3) Mesmo que pretendêssemos aplicar este preciosismo à letra, teríamos de decidir, à partida, com que proposições é que utilizaríamos, por exemplo, a forma ablativa e a forma acusativa. Em latim, há preposições que regem acusativo (por exemplo, ante, contra, post) e preposições que regem ablativo (por exemplo, cum, pro, sine). Ora, em português, ao contrário do que sucede em latim, é mais frequente utilizarmos locuções prepositivas em vez de preposições simples. Estas locuções, nalguns casos, são constituídas por preposições que regem diferentes casos em latim. Por exemplo, a locução «cerca de» é formada pela preposição cerca, cujo correspondente latino (circa) rege acusativo, e pela preposição de, que rege ablativo em latim. Caso pretendêssemos aplicar a sugestão do nosso consulente, seria necessário escolhermos entre um e outro caso, ou então arbitrarmos que seria preferível a forma acusativa pela simples razão de a referida locução corresponder à preposição latina circiter, que rege apenas acusativo. Ou seja, complicações atrás de complicações...

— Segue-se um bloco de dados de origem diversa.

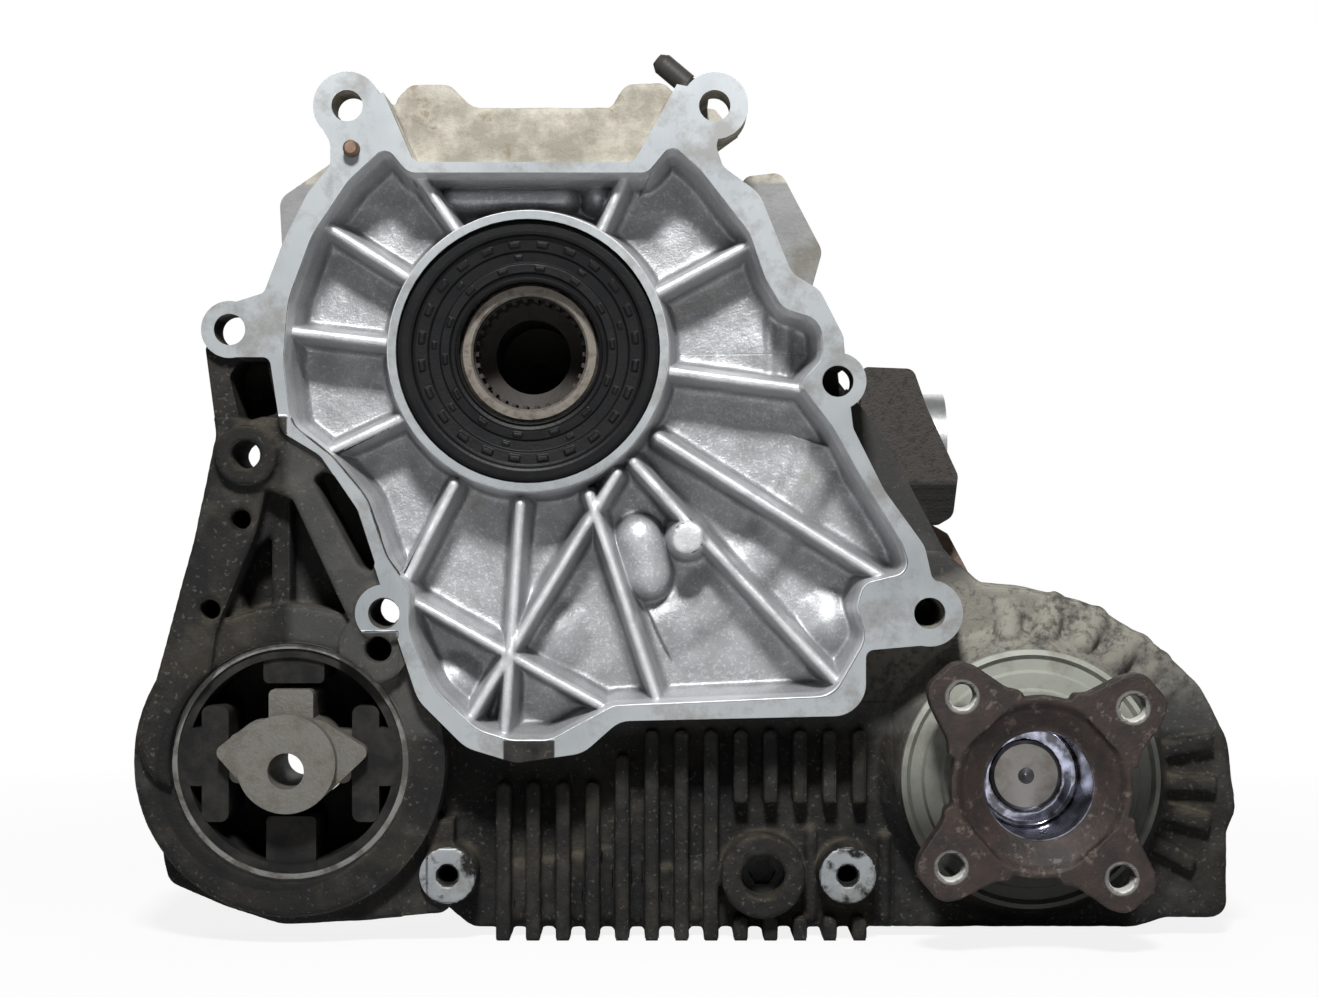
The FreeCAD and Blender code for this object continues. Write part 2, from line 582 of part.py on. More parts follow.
def chainSprocket(name, bore, place=None, hub=0.0):
    """A sprocket whose tooth gaps lie at the chain's tangent points."""
    part = SubPart(name, place)
    radius, teeth = size("pitch_radius"), int(size("teeth"))
    middle = radius * math.cos(math.pi / teeth)
    tip, root = middle - 0.95, middle - 4.8
    gapAngle = size("line_angle") + 90
    outline = []
    for k in range(teeth):
        centre = gapAngle + (k + 0.5) * 360.0 / teeth
        for reach, across in ((root, -2.2), (tip, -0.8), (tip, 0.8), (root, 2.2)):
            outline.append(turned(reach, across, centre))
    part.pad([corners(outline), ring(0, 0, bore)], "Sizes.chain_front - 0.8", "Sizes.chain_front + 17.2")
    if hub:
        part.pad([ring(0, 0, bore + hub), ring(0, 0, bore)], "Sizes.chain_front + 17.2", "Sizes.basket_front")
    return part


def chainPins():
    """Pin places of the closed chain, in order, on the pitch line."""
    radius, pitch, teeth = size("pitch_radius"), size("pitch"), int(size("teeth"))
    runs, slope = int(size("run_links")), size("line_angle")
    step = 360.0 / teeth
    pins = []
    for k in range(runs):
        x, z = turned(k * pitch, radius, slope)
        pins.append((x, z))
    for k in range(teeth // 2):
        x, z = turned(radius, 0, slope + 90 - k * step)
        pins.append((x + outputAxis[0], z + outputAxis[1]))
    for k in range(runs):
        x, z = turned(size("centre_distance") - k * pitch, -radius, slope)
        pins.append((x, z))
    for k in range(teeth // 2):
        pins.append(turned(radius, 0, slope - 90 - k * step))
    return pins


def driveChain():
    """Inverted-tooth chain: each link has two toes that straddle one sprocket tooth."""
    pitch, front, width = size("pitch"), size("chain_front"), size("chain_width")
    half = pitch / 2
    shape = [(0.15, 3.2), (1.0, 3.9), (pitch - 1.0, 3.9), (pitch - 0.15, 3.2), (pitch - 0.3, -1),
             (pitch - 1.4, -4.1), (pitch - 2.3, -4.1), (half + 0.95, -0.6), (half - 0.95, -0.6),
             (2.3, -4.1), (1.4, -4.1), (0.3, -1)]
    pins = chainPins()
    links = []
    for k, (x, z) in enumerate(pins):
        nextX, nextZ = pins[(k + 1) % len(pins)]
        heading = math.degrees(math.atan2(nextZ - z, nextX - x))
        points = []
        for along, outward in shape:
            dx, dz = turned(along, outward, heading)
            points.append(Vector(x + dx, front, z + dz))
        face = Part.Face(Part.makePolygon(points + points[:1]))
        links.append(face.extrude(Vector(0, width - 1.6, 0)))
    return solidPart("drive_chain", Part.makeCompound(links))


def clutchPieces():
    basket = SubPart("clutch_basket")
    inner, outer = size("basket_inner"), size("basket_radius")
    front, back = size("basket_front"), size("basket_back")
    basket.turn([(22.6, front), (outer - 2, front), (outer, front + 2), (outer, back), (inner, back),
                 (inner, front + 4), (22.6, front + 4)])
    slots = [bar(turned(53, 0, a), turned(60, 0, a), 7) for a in range(0, 360, 45)]
    basket.pocket(slots, "Sizes.stack_front - 1", "Sizes.basket_back")
    hub = SubPart("clutch_hub")
    bore, rim = size("shaft_mid") + size("seat_gap"), size("hub_ring")
    hub.turn([(bore, 77), (27, 77), (27, 88), (rim - 4, 90), (rim - 4, 79), (rim, 79), (rim, 105.2),
              (rim - 4, 105.2), (rim - 4, 94), (27, 92), (27, 98), (bore, 98)])
    plateStack("friction_plates", size("hub_ring") + 0.15, 52.5, 0)
    plateStack("steel_plates", 42, 55.2, size("stack_step") / 2)


def plateStack(name, inner, outer, start):
    """The plates of one kind, as separate rings an equal step apart."""
    part = SubPart(name)
    part.body.AllowCompound = True
    thick, step = size("disc_thick"), size("stack_step")
    rings = part.sketch([], "XY_Plane")
    for k in range(int(size("disc_count"))):
        front = size("stack_front") + start + k * step
        back = front + thick
        rings.addGeometry(corners([(inner, front), (outer, front), (outer, back), (inner, back)]))
    part.feature("Revolution", rings, True, {"ReferenceAxis": (rings, ["V_Axis"]), "Angle": 360.0}, {})


def pressurePieces():
    front = size("plate_front")
    plate = SubPart("pressure_plate")
    plate.turn([(30, front), (54.8, front), (54.8, front + 4), (46, front + 5.6), (30, front + 5.6)])
    tube("clutch_thrust_bearing", 26, 44, front + 5.9, size("lever_front") - 0.3)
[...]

De modo geral, os termos latinos que se empregam na nossa língua apresentam-se na sua forma nominativa, por ser a forma “mais visível” e mais conhecida. Os dicionários de latim, por exemplo, apresentam geralmente apenas a forma nominativa, acompanhada do genitivo, para mostrar a que declinação pertence o substantivo correspondente, mas omitem as restantes formas. Além de curriculum, há outros termos latinos não assimilados que são utilizados em português, sobretudo em linguagem especializada. Em genética, por exemplo, usa-se amiúde o termo locus no singular, com o plural loci. Empregam-se sempre as formas nominativas, independentemente das preposições que as antecedem. É esta a prática corrente, não só em português como nas restantes línguas.

Quanto à questão de, no caso de currículo, ser «mais coerente empregar sempre a forma portuguesa», responderia que tal uso é preferível, não por uma questão de coerência, mas por uma questão de facilidade. Aliás, estou em crer que o termo português é bastante mais frequente que o latino, tal como acontece, por exemplo, com espécime, défice e regime em relação a espécimen, deficit e regímen, respetivamente. No entanto, aqui e ali ainda se vai ouvindo curriculum e curricula...

 

N. E. (06/10/2020) – Sobre ao aportuguesamento de palavras latinas, leia-se, da autoria de João Batista Toledo Prado, "Por Uma Normatização Ortográfica de Palavras Latinas Incorporadas ao Português", Cadernos de Letras da UFF – Dossiê: Patrimônio cultural e latinidade, n.º 35, 2008, pp. 37-48. Quanto à posição defendida neste artigo, registe-se o comentário do consultor da presente resposta, Gonçalo Neves:

«[...] Concordo inteiramente com a opinião e com os critérios explanados pelo autor (João Batista Toledo Prado). Parece-me muito mais curial tratar o vocábulo campus como já há muito tratamos vocábulos análogos de origem latina que recebemos por via erudita (por exemplo, ónusânusmúnus), ou seja, aportuguesá-lo integralmente, grafando-o de acordo com as normas ortográficas da nossa língua (câmpus) e mantendo a mesma forma no plural («o câmpus», «os câmpus»). O mesmo se diga em relação a corpus (córpus), também referido no artigo, e a outros menos conhecidos do grande público, como locus (lócus), utilizado no campo da genética. Só desta forma poderemos evitar hesitações e dúvidas na formação do plural, como procurei explicar na minha resposta sobre o vocábulo curriculum, escrita em 2016.»